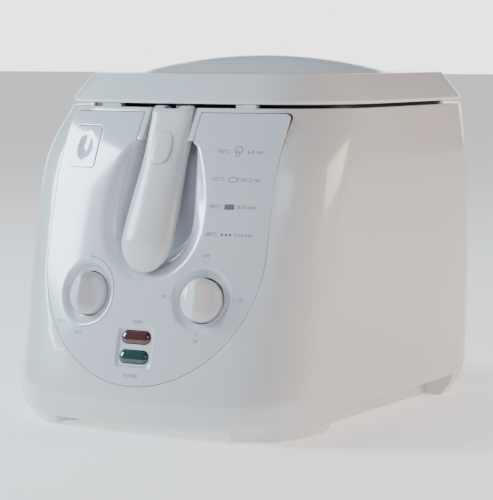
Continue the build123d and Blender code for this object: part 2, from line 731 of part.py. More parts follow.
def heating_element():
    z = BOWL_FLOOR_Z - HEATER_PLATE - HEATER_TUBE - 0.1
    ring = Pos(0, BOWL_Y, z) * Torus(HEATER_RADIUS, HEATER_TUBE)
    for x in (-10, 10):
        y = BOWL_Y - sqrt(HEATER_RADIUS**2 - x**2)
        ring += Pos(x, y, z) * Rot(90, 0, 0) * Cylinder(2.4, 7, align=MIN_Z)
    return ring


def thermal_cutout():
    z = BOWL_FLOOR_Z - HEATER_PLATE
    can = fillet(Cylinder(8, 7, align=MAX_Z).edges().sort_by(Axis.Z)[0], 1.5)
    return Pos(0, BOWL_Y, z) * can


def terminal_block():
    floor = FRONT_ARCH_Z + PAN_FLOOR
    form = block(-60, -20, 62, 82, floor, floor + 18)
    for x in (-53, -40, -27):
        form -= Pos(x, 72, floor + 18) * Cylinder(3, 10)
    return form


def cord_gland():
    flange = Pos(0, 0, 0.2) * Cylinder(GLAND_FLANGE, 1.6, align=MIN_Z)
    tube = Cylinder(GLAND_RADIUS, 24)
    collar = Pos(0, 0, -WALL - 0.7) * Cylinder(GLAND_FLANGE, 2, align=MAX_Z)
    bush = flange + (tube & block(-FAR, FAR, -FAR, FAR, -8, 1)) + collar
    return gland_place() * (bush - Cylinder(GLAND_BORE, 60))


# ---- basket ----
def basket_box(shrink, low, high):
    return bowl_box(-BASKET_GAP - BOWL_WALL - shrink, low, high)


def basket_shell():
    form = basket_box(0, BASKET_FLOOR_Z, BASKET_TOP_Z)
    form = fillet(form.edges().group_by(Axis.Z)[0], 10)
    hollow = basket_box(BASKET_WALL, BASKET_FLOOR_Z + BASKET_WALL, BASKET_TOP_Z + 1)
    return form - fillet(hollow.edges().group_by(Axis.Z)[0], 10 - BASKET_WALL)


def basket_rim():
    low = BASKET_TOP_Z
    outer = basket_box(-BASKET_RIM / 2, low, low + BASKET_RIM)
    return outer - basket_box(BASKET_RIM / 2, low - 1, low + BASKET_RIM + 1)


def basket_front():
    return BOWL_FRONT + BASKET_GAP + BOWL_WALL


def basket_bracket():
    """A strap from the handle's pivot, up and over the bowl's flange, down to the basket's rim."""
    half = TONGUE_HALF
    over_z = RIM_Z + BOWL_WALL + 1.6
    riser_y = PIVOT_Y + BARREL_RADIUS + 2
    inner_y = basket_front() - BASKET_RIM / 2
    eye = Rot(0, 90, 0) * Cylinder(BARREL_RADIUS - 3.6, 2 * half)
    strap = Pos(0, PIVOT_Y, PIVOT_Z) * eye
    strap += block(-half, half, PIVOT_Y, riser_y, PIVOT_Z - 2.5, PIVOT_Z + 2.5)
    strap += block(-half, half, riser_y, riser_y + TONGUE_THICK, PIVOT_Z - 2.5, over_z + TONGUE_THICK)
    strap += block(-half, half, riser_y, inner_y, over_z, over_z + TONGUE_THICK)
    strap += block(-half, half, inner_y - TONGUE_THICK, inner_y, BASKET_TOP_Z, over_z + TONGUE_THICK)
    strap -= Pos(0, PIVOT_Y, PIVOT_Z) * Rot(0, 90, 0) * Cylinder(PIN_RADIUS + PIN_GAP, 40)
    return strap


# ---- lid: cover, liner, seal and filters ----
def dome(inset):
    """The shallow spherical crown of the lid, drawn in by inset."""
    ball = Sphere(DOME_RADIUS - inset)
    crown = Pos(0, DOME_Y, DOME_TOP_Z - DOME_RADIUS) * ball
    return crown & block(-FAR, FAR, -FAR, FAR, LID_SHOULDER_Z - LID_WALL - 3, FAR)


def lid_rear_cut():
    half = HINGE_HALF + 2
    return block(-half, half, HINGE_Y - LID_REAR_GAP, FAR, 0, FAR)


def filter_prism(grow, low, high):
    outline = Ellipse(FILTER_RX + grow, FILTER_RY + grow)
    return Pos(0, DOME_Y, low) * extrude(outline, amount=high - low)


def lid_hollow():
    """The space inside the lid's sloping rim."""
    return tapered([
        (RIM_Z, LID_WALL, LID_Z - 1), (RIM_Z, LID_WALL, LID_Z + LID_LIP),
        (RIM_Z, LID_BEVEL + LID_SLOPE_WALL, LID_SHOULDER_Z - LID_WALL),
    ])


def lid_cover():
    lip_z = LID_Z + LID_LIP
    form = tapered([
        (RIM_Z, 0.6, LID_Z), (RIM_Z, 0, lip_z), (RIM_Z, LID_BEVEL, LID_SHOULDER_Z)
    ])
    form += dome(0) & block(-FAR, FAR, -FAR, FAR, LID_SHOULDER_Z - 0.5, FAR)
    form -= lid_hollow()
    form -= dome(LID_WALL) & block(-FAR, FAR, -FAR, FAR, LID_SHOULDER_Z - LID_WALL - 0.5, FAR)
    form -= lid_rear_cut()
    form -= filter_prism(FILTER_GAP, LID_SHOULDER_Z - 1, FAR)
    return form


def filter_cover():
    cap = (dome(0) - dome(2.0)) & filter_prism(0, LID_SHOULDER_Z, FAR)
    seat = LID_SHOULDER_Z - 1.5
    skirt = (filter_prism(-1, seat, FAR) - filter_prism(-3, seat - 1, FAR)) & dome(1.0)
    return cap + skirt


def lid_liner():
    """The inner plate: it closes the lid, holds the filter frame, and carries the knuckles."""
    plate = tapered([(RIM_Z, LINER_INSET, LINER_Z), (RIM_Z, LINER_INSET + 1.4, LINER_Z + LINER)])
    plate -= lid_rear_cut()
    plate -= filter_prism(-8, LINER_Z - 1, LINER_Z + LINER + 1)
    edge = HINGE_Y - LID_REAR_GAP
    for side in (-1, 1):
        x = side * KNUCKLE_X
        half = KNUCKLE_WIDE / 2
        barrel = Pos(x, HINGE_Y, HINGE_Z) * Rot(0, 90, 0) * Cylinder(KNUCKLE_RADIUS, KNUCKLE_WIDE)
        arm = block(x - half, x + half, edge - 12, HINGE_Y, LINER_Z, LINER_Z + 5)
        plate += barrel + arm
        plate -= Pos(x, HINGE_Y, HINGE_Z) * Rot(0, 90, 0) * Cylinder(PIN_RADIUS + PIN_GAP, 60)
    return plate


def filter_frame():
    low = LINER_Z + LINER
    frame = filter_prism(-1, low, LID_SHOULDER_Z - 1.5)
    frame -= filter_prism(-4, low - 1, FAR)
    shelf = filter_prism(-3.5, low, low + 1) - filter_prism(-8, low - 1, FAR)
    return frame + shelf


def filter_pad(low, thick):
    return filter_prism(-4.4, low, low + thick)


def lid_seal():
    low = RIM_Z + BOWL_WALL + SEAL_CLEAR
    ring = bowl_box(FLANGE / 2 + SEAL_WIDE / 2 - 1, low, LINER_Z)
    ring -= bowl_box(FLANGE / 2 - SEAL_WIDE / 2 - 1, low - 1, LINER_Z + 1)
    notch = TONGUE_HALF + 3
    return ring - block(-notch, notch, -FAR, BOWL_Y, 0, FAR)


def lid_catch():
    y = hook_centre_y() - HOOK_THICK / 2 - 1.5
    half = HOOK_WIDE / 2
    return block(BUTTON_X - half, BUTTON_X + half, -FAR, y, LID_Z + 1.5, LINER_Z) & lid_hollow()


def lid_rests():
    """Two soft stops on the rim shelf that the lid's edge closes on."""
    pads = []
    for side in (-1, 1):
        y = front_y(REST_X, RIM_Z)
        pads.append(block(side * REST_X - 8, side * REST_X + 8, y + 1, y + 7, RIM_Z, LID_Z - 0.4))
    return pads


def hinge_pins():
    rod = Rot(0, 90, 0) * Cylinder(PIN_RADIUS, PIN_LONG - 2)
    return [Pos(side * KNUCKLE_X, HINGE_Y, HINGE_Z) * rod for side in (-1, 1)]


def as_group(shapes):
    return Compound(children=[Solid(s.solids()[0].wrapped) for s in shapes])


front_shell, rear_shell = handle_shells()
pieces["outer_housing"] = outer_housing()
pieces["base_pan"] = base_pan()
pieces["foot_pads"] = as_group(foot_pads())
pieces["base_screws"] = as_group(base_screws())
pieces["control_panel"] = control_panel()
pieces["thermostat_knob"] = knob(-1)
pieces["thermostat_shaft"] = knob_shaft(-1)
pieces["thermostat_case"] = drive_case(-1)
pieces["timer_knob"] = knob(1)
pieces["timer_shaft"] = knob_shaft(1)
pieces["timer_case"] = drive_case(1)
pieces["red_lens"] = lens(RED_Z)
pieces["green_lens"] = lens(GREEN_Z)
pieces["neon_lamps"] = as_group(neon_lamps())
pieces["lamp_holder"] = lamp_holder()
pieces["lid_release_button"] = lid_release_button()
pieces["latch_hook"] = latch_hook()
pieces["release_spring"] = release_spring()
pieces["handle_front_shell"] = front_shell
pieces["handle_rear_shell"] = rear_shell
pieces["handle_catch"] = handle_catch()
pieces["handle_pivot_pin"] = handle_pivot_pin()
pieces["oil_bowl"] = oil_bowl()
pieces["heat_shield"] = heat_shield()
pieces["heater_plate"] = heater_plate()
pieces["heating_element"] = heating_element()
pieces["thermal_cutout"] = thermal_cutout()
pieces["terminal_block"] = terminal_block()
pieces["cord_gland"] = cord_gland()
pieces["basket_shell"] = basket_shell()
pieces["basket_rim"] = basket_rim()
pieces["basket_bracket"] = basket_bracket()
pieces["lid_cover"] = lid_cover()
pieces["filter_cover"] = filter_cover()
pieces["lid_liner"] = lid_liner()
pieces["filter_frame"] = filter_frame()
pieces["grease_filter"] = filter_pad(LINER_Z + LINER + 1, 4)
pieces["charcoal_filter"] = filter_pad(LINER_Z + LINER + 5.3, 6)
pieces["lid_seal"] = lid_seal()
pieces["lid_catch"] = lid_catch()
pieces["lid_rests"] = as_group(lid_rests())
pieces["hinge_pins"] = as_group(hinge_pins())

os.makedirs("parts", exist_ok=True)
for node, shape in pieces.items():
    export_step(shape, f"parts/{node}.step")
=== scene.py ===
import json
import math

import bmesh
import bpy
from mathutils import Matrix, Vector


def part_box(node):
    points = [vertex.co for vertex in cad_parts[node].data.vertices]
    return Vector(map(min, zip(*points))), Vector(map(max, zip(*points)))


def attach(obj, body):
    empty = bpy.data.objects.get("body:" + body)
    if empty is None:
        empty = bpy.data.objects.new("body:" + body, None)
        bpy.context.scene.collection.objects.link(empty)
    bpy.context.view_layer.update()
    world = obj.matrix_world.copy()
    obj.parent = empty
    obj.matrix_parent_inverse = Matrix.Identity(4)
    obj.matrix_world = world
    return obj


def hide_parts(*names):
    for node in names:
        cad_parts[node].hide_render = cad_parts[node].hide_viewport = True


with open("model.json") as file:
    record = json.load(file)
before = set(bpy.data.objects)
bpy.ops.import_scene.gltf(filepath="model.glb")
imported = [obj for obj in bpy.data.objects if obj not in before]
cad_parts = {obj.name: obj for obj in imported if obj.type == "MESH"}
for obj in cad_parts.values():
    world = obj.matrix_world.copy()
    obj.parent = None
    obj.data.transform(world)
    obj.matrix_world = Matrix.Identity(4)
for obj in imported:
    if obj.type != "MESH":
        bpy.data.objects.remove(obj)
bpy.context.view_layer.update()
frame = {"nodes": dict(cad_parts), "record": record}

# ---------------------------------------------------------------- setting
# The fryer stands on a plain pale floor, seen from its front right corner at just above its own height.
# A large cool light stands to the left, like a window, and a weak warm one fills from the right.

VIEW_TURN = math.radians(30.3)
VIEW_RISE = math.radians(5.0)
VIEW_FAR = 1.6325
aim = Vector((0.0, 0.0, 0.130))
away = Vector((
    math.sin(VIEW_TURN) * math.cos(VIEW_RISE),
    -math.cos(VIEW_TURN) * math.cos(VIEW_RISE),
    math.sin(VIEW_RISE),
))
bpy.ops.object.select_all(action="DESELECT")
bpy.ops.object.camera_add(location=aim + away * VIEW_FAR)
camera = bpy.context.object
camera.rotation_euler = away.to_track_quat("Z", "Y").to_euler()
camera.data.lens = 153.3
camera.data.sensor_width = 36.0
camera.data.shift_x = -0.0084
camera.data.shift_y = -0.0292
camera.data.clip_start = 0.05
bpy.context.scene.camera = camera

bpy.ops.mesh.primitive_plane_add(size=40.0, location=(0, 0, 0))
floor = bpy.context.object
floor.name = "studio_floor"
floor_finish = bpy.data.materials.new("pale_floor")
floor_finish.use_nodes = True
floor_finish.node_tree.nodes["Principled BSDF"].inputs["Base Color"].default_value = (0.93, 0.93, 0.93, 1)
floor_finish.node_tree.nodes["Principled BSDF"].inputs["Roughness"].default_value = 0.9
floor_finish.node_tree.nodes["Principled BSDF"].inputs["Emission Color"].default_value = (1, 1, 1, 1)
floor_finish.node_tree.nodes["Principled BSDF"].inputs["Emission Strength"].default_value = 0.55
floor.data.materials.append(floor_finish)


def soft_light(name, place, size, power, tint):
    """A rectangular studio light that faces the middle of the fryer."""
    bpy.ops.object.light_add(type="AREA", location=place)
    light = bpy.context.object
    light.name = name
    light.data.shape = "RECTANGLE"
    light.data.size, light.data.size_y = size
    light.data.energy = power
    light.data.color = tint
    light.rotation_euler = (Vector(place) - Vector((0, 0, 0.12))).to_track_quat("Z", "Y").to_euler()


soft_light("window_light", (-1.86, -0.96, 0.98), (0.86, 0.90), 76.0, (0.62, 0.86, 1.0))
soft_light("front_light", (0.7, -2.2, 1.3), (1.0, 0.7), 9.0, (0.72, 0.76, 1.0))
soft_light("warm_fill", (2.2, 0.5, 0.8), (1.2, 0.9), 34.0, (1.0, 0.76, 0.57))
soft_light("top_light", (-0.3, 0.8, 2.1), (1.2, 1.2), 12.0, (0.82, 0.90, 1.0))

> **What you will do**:
Exact duplication is required for the lines above, from the line that contains "LINER + 1, 4)" to the line that contains "# A large cool", inclusive; omit all others.

> **Result**:
pieces["grease_filter"] = filter_pad(LINER_Z + LINER + 1, 4)
pieces["charcoal_filter"] = filter_pad(LINER_Z + LINER + 5.3, 6)
pieces["lid_seal"] = lid_seal()
pieces["lid_catch"] = lid_catch()
pieces["lid_rests"] = as_group(lid_rests())
pieces["hinge_pins"] = as_group(hinge_pins())

os.makedirs("parts", exist_ok=True)
for node, shape in pieces.items():
    export_step(shape, f"parts/{node}.step")
=== scene.py ===
import json
import math

import bmesh
import bpy
from mathutils import Matrix, Vector


def part_box(node):
    points = [vertex.co for vertex in cad_parts[node].data.vertices]
    return Vector(map(min, zip(*points))), Vector(map(max, zip(*points)))


def attach(obj, body):
    empty = bpy.data.objects.get("body:" + body)
    if empty is None:
        empty = bpy.data.objects.new("body:" + body, None)
        bpy.context.scene.collection.objects.link(empty)
    bpy.context.view_layer.update()
    world = obj.matrix_world.copy()
    obj.parent = empty
    obj.matrix_parent_inverse = Matrix.Identity(4)
    obj.matrix_world = world
    return obj


def hide_parts(*names):
    for node in names:
        cad_parts[node].hide_render = cad_parts[node].hide_viewport = True


with open("model.json") as file:
    record = json.load(file)
before = set(bpy.data.objects)
bpy.ops.import_scene.gltf(filepath="model.glb")
imported = [obj for obj in bpy.data.objects if obj not in before]
cad_parts = {obj.name: obj for obj in imported if obj.type == "MESH"}
for obj in cad_parts.values():
    world = obj.matrix_world.copy()
    obj.parent = None
    obj.data.transform(world)
    obj.matrix_world = Matrix.Identity(4)
for obj in imported:
    if obj.type != "MESH":
        bpy.data.objects.remove(obj)
bpy.context.view_layer.update()
frame = {"nodes": dict(cad_parts), "record": record}

# ---------------------------------------------------------------- setting
# The fryer stands on a plain pale floor, seen from its front right corner at just above its own height.
# A large cool light stands to the left, like a window, and a weak warm one fills from the right.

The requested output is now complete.